Supra-mundane property refers to the potentialities in the causal layers of the mind. All these subtle potentialities can be acquired directly by the unit mind only, and not through the sensory organs or with the help of the brain. Subtle knowledge includes telepathy, clairvoyance, aesthetic and supra-aesthetic science, and intuition.
Spiritual property constitutes the collective flow of the spiritual wave. This can be utilised to create a spiritual environment in the society to evolve the subtler human qualities and aesthetic and super aesthetic values. For rational distribution of supra-mundane and spiritual potentialities, opportunities have to be created for every individual to acquire those potentialities.
3. There should be maximum utilisation of the physical, metaphysical and spiritual potentialities of the unit and collective body of human society.
Physical property denotes the physical capacity of any unit or collective body, while the metaphysical property of an individual implies their intellectual and intuitional property. This principle indicates the maximum utilisation of these potentials, enabling individuals to get the fullest scope to develop their potentials and utilise them for the progress of human society.
Similarly, in any society different groups possess particular talents. Some groups have the talent to produce art and music, and some have the talent of inventing new technologies. Each will be encouraged to express their potentialities and utilise them for the welfare of the entire human society.
No knowledge or power should remain the monopoly of any individual or group, and care must be taken to avoid intellectual and spiritual exploitation. Spiritual potentiality means the subtler human qualities. By reorienting the education system these qualities can be nurtured and developed.
4. There should be a proper adjustment amongst these physical, metaphysical, mundane, supra-mundane and spiritual utilisations
The balanced utilisation of all aspects of life is the spirit of this principle. Overemphasis on any aspect of life may cause an unbalanced development of the individual personality and of the society too. The Eastern world is suffering due to
overemphasis on the subjective approach to life, whereas the Western world has given too much importance to economic and technological aspects and has neglected the subjective dimension. In the case of the individual, a balanced development of physical, psychic and spiritual aspects are essential for an integrated growth of personality.
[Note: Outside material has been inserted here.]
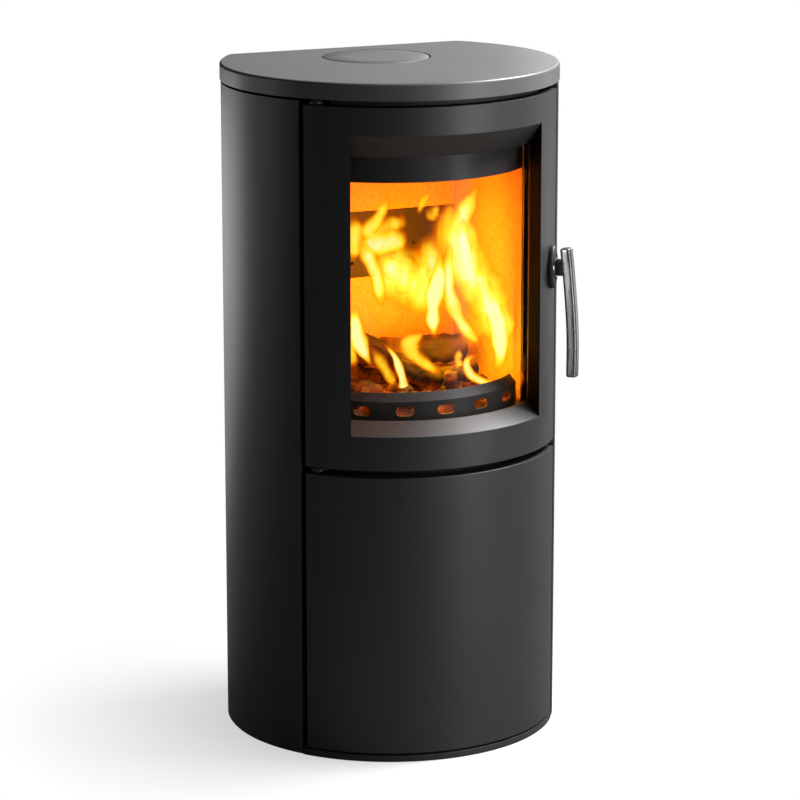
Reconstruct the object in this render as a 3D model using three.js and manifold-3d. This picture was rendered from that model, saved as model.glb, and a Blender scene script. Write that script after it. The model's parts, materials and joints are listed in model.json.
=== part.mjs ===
// Free-standing wood stove with a round steel casing, a curved glass fire door and a log store below.
// Units are millimetres, +Z is up and the door faces -Y. The origin is on the floor, on the axis of the
// casing, whose plan is a circle with a flat back. Angles in plan are measured from the front and are
// positive to the right as seen by someone facing the stove.
import * as THREE from "three";
import { mergeVertices } from "three/addons/utils/BufferGeometryUtils.js";
import Module from "manifold-3d";

const wasm = await Module();
wasm.setup();

const degrees = THREE.MathUtils.degToRad;
const toDegrees = THREE.MathUtils.radToDeg;
const halfAngle = (halfWidth, radius) => toDegrees(Math.asin(halfWidth / radius));

// ---------------------------------------------------------------- sizes
const CLEAR = 0.3; // gap left between pieces that touch
const STEP_DEG = 4; // facet angle of the large curved sheets

// outer casing
const STOVE_HEIGHT = 1000;
const TOP_RADIUS = 250;
const TOP_BACK = TOP_RADIUS * 0.66; // distance from the casing's axis to the flat back of the top plate
const TOP_THICK = 25;
const TOP_SKIN = 5;
const TOP_RIM = 22;
const TOP_CORNER = 18;
const TOP_ARRIS = 4;
const TOP_OVERHANG = 1.5;
const BACK_OVERHANG = 5;
const CASE_RADIUS = TOP_RADIUS - TOP_OVERHANG;
const CASE_BACK = TOP_BACK - BACK_OVERHANG;
const CASE_CORNER = 16;
const SHEET = 2;
const PANEL_EDGE_DEG = 56.05; // front edge of each side panel
const PANEL_LIP = 8.5;
const PANEL_FLANGE = 45;
const PANEL_TOP_GAP = 3.5;
const PANEL_BOTTOM = 2.5;
const BASE_THICK = 10;
const BASE_SETBACK = 0.5;
const BACK_HALF = CASE_RADIUS * 0.692;
const POST_INNER = BACK_HALF - 22;
const VENT_WIDTH = 60;
const VENT_HEIGHT = 8;
const VENT_PITCH = 22;
const VENT_ROWS = 4;
const VENT_RISE = 60; // height of the lowest vent above the lower edge of its panel
const PANEL_HOLE_ROOM = 2; // room round a pipe where it goes through the back
const CASE_INNER = CASE_RADIUS - SHEET;
const BASE_FRONT_RADIUS = CASE_RADIUS - BASE_SETBACK;
const PLATE_UNDER = STOVE_HEIGHT - TOP_THICK;
const PANEL_TOP = PLATE_UNDER - PANEL_TOP_GAP;
const BACK_REAR = CASE_BACK - SHEET - CLEAR;
const BACK_FRONT = BACK_REAR - SHEET;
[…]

In the modern world, there is a lack of parallelism between mundane, supra-mundane and spiritual utilisations. For instance, half the population of a country may be starving, while millions of dollars are spent to build luxury goods and war materials. While building industries, care must be taken about the environmental effects and about any possible pollution of the atmosphere which could be detrimental to health and create environmental hazards like global warming.
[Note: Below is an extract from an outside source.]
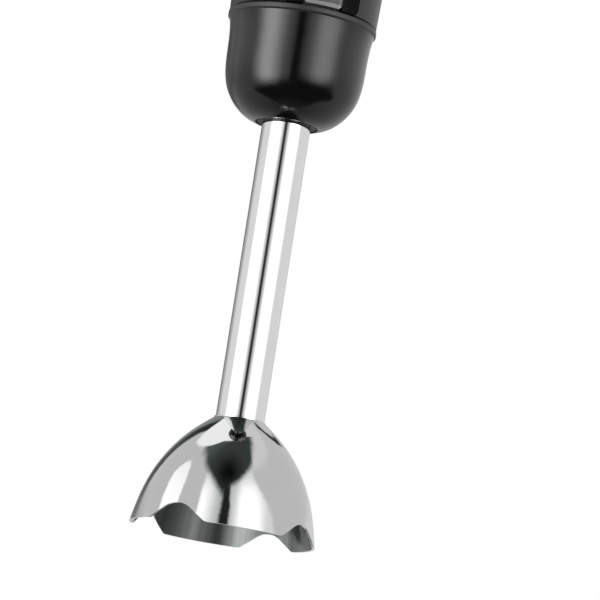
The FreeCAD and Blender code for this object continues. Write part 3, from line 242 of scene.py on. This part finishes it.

Intellectual property is more valuable than physical property, and spiritual property most valuable of all. Those who have a highly developed physical capacity should utilise that physical capacity to the maximum, but at the same time they should get the opportunity to develop their intellectual and spiritual potentialities. Those whose intellectual capacity is more pronounced than the other two qualities, should utilise that ability to its maximum. Among those in whom spiritual potentiality is more prominent, this should ideally be utilised to its optimum capacity. However, the proper development of the personality needs a parallelism in all three spheres of life.
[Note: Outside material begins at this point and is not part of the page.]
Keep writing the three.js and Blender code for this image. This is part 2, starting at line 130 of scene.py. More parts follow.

5. The method of utilisation should vary in accordance with the changes in time, place and person and the utilisation should be of a progressive nature.
While the principle itself does not change, the policy of utilisation will change in accordance with changes in time, place and person. In the material world, due to the continual advance of science, considerable changes take place in methods of utilisation; for instance, different synthetic yarns are replacing cotton goods. Similarly there are changes in ideas, thoughts and lifestyles.
A particular social, political and economic system contains a certain usefulness in a particular environment and psychological situation, but with changes in time place and people, it will gradually lose its relevance. All symbolic expressions are relative in nature; if they fail to change, they become dogmas. Even today, we find such fossilised systems still exist behind crumbling philosophical facades in the religious, social, political and economic spheres. These dogmas are the perennial cause of exploitation in the society. Take religious codes, for example: religions evolved in particular eras and psychological conditions, but today, as the socio-psychological conditions have changed, these age-old systems and laws have no more relevance.
The renaissance movement was a revolt against both the religious institutions and the monarchical system. It brought about scientific inventions and the discovery of new continents, the evolution of socio-political and economic philosophies, economic theory and colonial expansion which gave birth to capitalism in Europe. Again, within a century, capitalism was challenged with socialist thought. Marxism was born when scientific evolution started its journey, yet it subsequently transmuted into Leninism, Stalinism, Maoism and finally Euro communism. Communism, once heralded as a tool for breaking the chains of the labouring classes, became rigidified into a formalism and dogmatism which was misused for cementing power, justifying tyranny and violating human conscience. As a natural consequence, after the revolt of intellectuals and workers, communism collapsed in Eastern Europe. Today, an extreme form of monopoly capitalism is in the process of imposing its domination on the globe. However, both liberal democracy and capitalism are the concepts of previous centuries and will ultimately collapse into oblivion.
Human civilization continues to pass through different eras. The evolution of rationality and conscious intellect will continue to oppose all forms of dogmas. Human beings are starting to realize that it is self-defeating to encourage any narrow sentiment based on tribalism, casteism, nationalism, religion, racism or gender. Humanistic ideals are appearing to replace the narrow ideas of the past. Yet this humanistic essence is not the last word in social awakening.
We have to remember that this universe is not the patrimony of human beings alone. Other living beings have the same right to survive as do humans. To solve all physical, economic and social problems is the joint responsibility of the entire human society. This age of ours is the age of Neo-Humanism. In a just society, no individual should get the scope to think that she or he has been neglected.
Everything is transitory in this relative universe. Our movement is an effort to restore an unstable equilibrium. According to Shrii P.R. Sarkar, in this progressive movement, pure spiritual stance is the goal, Neo-Humanism is the ideal, and the state where there is a happy blending of physical, intellectual and spiritual movement, is the way.
The 21st century is awaiting to embrace the effulgent appearance of Neo-Humanism, surmounting all narrow sentiments that have tried so far to restrain human progress.
1. Schumacher, E.F. Small is Beautiful, Harper & Row, N.Y. 1973
2. Sarkar, P.R. Microvitum in a Nutshell, A.M. Publications, Calcutta 1988.